[DATA SHOWN]
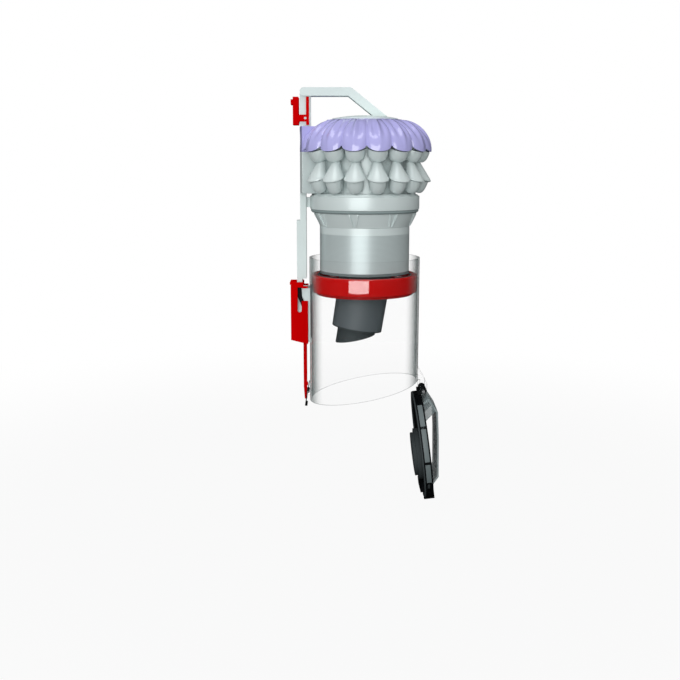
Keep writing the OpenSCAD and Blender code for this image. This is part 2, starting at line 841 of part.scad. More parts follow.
module flap_frame() {
    plate_x = flap_in + flap_seal_t;
    color("black") hung() difference() {
        union() {
            flap_disc(flap_r, flap_r - rim_w, plate_x, flap_out);
            flap_disc(flap_r - rim_w + eps, 0, plate_x, plate_x + 2);
            // ribs across the outer face
            for (y = [-46, -23, 0, 23, 46])
                intersection() {
                    flap_disc(flap_r - rim_w + eps, 0, flap_out - 2, flap_out);
                    block([-big, y - 1.2, -big], [big, y + 1.2, big]);
                }
            y_rod(knuckle_r, -knuckle_half, knuckle_half, 0, 0);
            block([flap_out - 4.5, -knuckle_half, flap_r - rim_w - flap_mid + eps], [flap_out, knuckle_half, 0]);
            // block at the free end, and the two lips that the catch holds
            block([flap_in - 4, -18, -flap_mid - flap_r + 10], [plate_x, 18, -flap_mid - flap_r + 20]);
            end_block(0);
            for (m = [0, 1]) mirror([0, m, 0])
                block([flap_in, catch_slot + 0.8, -flap_mid - flap_r - lip_reach],
                      [flap_in + 3, catch_half, -flap_mid - flap_r + 4.5]);
        }
        // windows round the rim
        for (a = [-54, -32, -8, 16, 38])
            for (m = [0, 1]) mirror([0, m, 0])
                translate([0, 0, -flap_mid]) rotate([90 + a, 0, 0])
                    translate([plate_x + 2, -10, flap_r - rim_w - 1]) cube([4, 20, rim_w + 4]);
        y_rod(pin_r + run, -big / 2, big / 2, 0, 0);
        lug_room();
        block([flap_in - 5, -big / 2, -flap_mid - flap_r - big],
              [plate_x - 0.01, big / 2, -flap_mid - flap_r - lip_reach - 0.1]);
    }
}

module flap_core() {
    color("slategray") hung() difference() {
        flap_disc(flap_r - rim_w - 0.1, 0, flap_in + flap_seal_t + 2, flap_out - 2);
        end_block(0.1);
    }
}

module flap_seal() {
    color("dimgray") hung() difference() {
        flap_disc(flap_r - 0.4, flap_r - rim_w, flap_in, flap_in + flap_seal_t);
        block([flap_in - 1, -20, -flap_mid - flap_r - 5], [0, 20, -flap_mid - flap_r + 5]);
        lug_room();
    }
}

boot_x = collector_x - (boot_len - 6) * sin(collector_lean);
seal_mid = flap_mid - boot_x / cos(slant);

module collector_seal() {
    seal_r = collector_r + 1;
    color("dimgray") hung()
        translate([flap_in + flap_seal_t, 0, -seal_mid]) rotate([0, -90, 0])
            difference() {
                union() {
                    cylinder(r = seal_r, h = flap_seal_t + 4);
                    cylinder(r = seal_r - 5, h = flap_seal_t + collector_seal_h);
                }
                translate([0, 0, 1.5]) cylinder(r = seal_r - 10, h = big);
            }
}

foot_half = 30;
foot_skin = 2.4;
foot_heel = 14.7;        // how far each corner stands off the plane through the hinge
foot_knee = 12.4;
foot_toe = 6.8;
foot_heel_drop = 26;     // how far the heel is below the hinge pin
foot_toe_drop = flap_mid + 37.3;
foot_knee_drop = flap_mid - 15.7;
foot_end = flap_mid + 48;
foot_start = 12.5;

module flap_foot() {
    outline = [[flap_out, -foot_start], [flap_out + 8, -7], [foot_heel, -foot_heel_drop],
               [foot_knee, -foot_knee_drop], [foot_toe, -foot_toe_drop], [flap_out, -foot_end]];
    gusset = [[flap_out, -foot_start - 1], [flap_out + 7, -10], [foot_heel - 2, -foot_heel_drop - 1],
              [flap_out, -40]];
    color("lightgray", 0.6) hung() {
        translate([0, foot_half, 0]) rotate([90, 0, 0]) linear_extrude(2 * foot_half) difference() {
            polygon(outline);
            offset(delta = -foot_skin) polygon(concat(outline, [[-20, -foot_end], [-20, -foot_start]]));
        }
        for (y = [-20, 18])
            translate([0, y + 2, 0]) rotate([90, 0, 0]) linear_extrude(2) polygon(gusset);
    }
}

handle();
handle_screws();
release_catch();
catch_pin();
catch_spring();
top_cap();
cyclone_cover();
outlet_duct();
cover_gasket();
vortex_plate();
upper_cyclones();
lower_cyclones();
cyclone_core();
collar();
rim_seal();
funnel();
shroud_frame();
shroud_mesh();
shroud_skirt();
dust_collector();
collector_boot();
spine();
slide_rail();
rail_screws();
inlet_duct();
inlet_seal();
clear_bin();
wiper_ring();
wiper_lip();
rail_bracket();
bracket_screws();
latch_pins();
hinge_pin();
catch_bracket();
base_catch_pin();
bin_latch();
slider();
push_rod();
base_catch();
flap_frame();
flap_core();
flap_seal();
collector_seal();
flap_foot();
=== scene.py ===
"""Looks of a cyclone pack and clear bin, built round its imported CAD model.

All lengths are metres in the part's own frame.
"""

import json
import math

import bmesh
import bpy
from mathutils import Matrix, Vector

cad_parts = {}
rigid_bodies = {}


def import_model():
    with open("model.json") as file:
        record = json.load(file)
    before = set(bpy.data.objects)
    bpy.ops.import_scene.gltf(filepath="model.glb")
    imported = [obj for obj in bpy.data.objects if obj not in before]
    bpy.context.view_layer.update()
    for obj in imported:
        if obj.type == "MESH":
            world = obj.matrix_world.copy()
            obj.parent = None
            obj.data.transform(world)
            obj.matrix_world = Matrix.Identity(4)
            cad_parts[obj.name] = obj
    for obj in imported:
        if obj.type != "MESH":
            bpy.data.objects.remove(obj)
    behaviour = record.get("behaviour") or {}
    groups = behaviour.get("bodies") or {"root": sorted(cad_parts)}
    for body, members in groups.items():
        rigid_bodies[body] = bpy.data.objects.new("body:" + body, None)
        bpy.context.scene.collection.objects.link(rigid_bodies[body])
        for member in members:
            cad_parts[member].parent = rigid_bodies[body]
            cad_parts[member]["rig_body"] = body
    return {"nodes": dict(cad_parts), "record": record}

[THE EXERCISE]
Please quote nothing but the lines from the line with "shroud_frame();" through the end of the data above, exactly as written, ends included.

[WRITTEN ANSWER]
shroud_frame();
shroud_mesh();
shroud_skirt();
dust_collector();
collector_boot();
spine();
slide_rail();
rail_screws();
inlet_duct();
inlet_seal();
clear_bin();
wiper_ring();
wiper_lip();
rail_bracket();
bracket_screws();
latch_pins();
hinge_pin();
catch_bracket();
base_catch_pin();
bin_latch();
slider();
push_rod();
base_catch();
flap_frame();
flap_core();
flap_seal();
collector_seal();
flap_foot();
=== scene.py ===
"""Looks of a cyclone pack and clear bin, built round its imported CAD model.

All lengths are metres in the part's own frame.
"""

import json
import math

import bmesh
import bpy
from mathutils import Matrix, Vector

cad_parts = {}
rigid_bodies = {}


def import_model():
    with open("model.json") as file:
        record = json.load(file)
    before = set(bpy.data.objects)
    bpy.ops.import_scene.gltf(filepath="model.glb")
    imported = [obj for obj in bpy.data.objects if obj not in before]
    bpy.context.view_layer.update()
    for obj in imported:
        if obj.type == "MESH":
            world = obj.matrix_world.copy()
            obj.parent = None
            obj.data.transform(world)
            obj.matrix_world = Matrix.Identity(4)
            cad_parts[obj.name] = obj
    for obj in imported:
        if obj.type != "MESH":
            bpy.data.objects.remove(obj)
    behaviour = record.get("behaviour") or {}
    groups = behaviour.get("bodies") or {"root": sorted(cad_parts)}
    for body, members in groups.items():
        rigid_bodies[body] = bpy.data.objects.new("body:" + body, None)
        bpy.context.scene.collection.objects.link(rigid_bodies[body])
        for member in members:
            cad_parts[member].parent = rigid_bodies[body]
            cad_parts[member]["rig_body"] = body
    return {"nodes": dict(cad_parts), "record": record}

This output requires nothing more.